„Draußen Gewimmel. Laute Stimmen. Die Sonne kämpft sich durch die Wolken. Nach neun Monaten Kälte sind die Menschen in die Welt geströmt, um sich aufzuwärmen. Im Außen und im Innen. Aber sie nicht. Sie sitzt an dem spiegelglatten Esstisch. Ein roter Samtstuhl, der sie längst kennt. Zwei braune Bleistifte, die ihr gehorchen. Ein Blatt Papier, gegen das sie kämpft. In ihrem Kopf ein Meer voller Geschichten. In ihrem Bauch ein Meer voll Leben.
Und nun muss das alles nicht nur geordnet und niedergeschrieben werden und Sinn ergeben und über das Eigene hinausführen, sondern an das Große erinnern. So dass sich jeder wiederfinden kann, wenn er sich verloren hat. Wie sie sich einst verloren hatte und durch den Bleistift, der ihr gehorcht, und das Papier, gegen das sie kämpft, sich selbst wiederfand. Denn sie mag gerne nützlich sein. Wenn sie nützlich ist, dann wird alles ganz ruhig in ihr und still wie die Nacht. Sollen die da draußen doch die Sonne genießen. Sie ist ja längst warm.“
Was könnte Ihre Bildgeschichte mit Ihnen persönlich zu tun haben?

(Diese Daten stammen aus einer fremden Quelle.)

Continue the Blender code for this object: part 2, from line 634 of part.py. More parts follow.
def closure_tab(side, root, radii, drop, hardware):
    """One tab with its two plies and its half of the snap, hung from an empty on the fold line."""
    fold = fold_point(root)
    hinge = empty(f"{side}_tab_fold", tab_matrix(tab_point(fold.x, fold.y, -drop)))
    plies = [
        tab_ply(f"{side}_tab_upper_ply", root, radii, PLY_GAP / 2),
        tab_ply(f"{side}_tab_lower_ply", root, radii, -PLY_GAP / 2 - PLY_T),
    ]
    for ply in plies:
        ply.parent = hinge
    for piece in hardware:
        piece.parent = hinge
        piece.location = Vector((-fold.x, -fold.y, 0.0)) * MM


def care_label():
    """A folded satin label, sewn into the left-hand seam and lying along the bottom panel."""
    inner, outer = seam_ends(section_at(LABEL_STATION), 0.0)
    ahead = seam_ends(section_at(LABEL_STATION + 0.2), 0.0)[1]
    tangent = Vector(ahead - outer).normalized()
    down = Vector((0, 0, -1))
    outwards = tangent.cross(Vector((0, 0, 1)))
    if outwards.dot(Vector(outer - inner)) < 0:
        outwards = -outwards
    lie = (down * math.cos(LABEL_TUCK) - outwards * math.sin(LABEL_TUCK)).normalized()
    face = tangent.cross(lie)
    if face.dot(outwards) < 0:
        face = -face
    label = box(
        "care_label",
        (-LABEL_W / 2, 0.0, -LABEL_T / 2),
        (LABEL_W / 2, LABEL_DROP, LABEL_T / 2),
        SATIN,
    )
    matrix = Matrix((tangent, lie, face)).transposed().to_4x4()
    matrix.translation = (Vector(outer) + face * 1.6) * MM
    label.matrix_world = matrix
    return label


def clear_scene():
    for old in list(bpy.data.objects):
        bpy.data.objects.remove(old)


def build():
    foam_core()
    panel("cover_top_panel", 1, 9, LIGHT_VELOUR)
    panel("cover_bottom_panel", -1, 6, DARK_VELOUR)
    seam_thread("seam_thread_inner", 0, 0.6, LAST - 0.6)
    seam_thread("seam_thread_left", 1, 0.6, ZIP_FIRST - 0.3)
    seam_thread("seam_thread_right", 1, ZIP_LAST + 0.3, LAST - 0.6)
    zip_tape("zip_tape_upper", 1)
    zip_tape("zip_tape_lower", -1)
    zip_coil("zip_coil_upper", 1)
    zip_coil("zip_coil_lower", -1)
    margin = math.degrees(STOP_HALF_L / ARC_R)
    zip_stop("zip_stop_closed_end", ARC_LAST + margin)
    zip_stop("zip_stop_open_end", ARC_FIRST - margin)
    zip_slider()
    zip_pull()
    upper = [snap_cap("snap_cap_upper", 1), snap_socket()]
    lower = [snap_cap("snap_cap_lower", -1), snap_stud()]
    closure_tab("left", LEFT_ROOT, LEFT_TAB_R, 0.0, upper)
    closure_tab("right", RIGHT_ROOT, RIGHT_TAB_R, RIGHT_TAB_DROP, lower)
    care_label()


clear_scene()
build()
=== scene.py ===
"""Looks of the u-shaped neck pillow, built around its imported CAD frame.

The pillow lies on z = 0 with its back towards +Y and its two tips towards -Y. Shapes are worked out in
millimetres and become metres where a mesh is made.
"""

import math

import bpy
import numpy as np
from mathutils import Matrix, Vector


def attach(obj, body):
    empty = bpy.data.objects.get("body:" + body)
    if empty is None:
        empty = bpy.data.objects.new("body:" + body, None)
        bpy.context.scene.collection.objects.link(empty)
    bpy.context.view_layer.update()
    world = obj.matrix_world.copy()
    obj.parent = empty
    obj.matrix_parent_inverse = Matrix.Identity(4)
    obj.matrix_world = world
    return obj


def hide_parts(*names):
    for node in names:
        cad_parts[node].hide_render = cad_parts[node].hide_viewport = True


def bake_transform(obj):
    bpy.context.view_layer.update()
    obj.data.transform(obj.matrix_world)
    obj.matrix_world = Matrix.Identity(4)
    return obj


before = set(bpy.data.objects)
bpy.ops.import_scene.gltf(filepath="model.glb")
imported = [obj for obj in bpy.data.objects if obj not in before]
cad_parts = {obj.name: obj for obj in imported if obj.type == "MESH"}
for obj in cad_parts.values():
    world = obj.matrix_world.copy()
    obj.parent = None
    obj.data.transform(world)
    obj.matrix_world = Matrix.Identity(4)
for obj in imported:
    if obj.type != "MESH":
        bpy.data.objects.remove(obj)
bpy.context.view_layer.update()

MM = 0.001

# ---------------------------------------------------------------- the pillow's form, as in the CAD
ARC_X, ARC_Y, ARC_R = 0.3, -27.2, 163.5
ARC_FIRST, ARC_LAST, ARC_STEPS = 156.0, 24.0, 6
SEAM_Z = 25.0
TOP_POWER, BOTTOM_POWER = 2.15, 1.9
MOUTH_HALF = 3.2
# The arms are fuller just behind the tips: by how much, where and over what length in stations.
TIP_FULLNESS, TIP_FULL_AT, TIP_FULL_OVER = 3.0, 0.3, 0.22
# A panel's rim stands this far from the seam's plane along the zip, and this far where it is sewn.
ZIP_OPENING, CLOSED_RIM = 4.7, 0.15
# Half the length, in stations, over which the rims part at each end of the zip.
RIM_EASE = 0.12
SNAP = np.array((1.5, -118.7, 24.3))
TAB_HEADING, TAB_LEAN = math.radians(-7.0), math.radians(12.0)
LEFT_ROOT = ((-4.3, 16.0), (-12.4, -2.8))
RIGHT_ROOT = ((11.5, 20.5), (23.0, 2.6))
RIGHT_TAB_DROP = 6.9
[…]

„Letztens sah ich ein Instagram-Reel. Da erzählte eine Sportlerin von der Drittelregel: Ein Drittel der Zeit musst du zufrieden mit deiner Leistung sein. Ein Drittel enttäuscht und ein Drittel am Boden zerstört darüber, wie schlecht du bist. Wenn ich zu meinem Schreibprozess befragt werde, antworte ich gerne, dass 20 Prozent Fun, 30 Prozent Disziplin und 50 Prozent Schmerz sind. Schreiben ist eines der einsamsten Dinge der Welt. Und man muss selbst schon sehr einsam sein, um sich dem täglich auszusetzen. Aber Schreiben ist auch Gespräch. Es ist zum einen das Gespräch mit sich selbst und gleichzeitig das Gespräch mit dem unbekannten Anderen. Aber es ist auch ein Gespräch mit G_tt. G_tt als das Alles, das große Ganze eben.“
Mirna Funk ist Schriftstellerin, Kolumnistin und Moderatorin. Sie lebt in Berlin und Tel Aviv. Auf ihren preisgekrönten Debütroman Winternähe folgten der Roman Zwischen Du und Ich und das Plädoyer Who Cares! Von der Freiheit, Frau zu sein.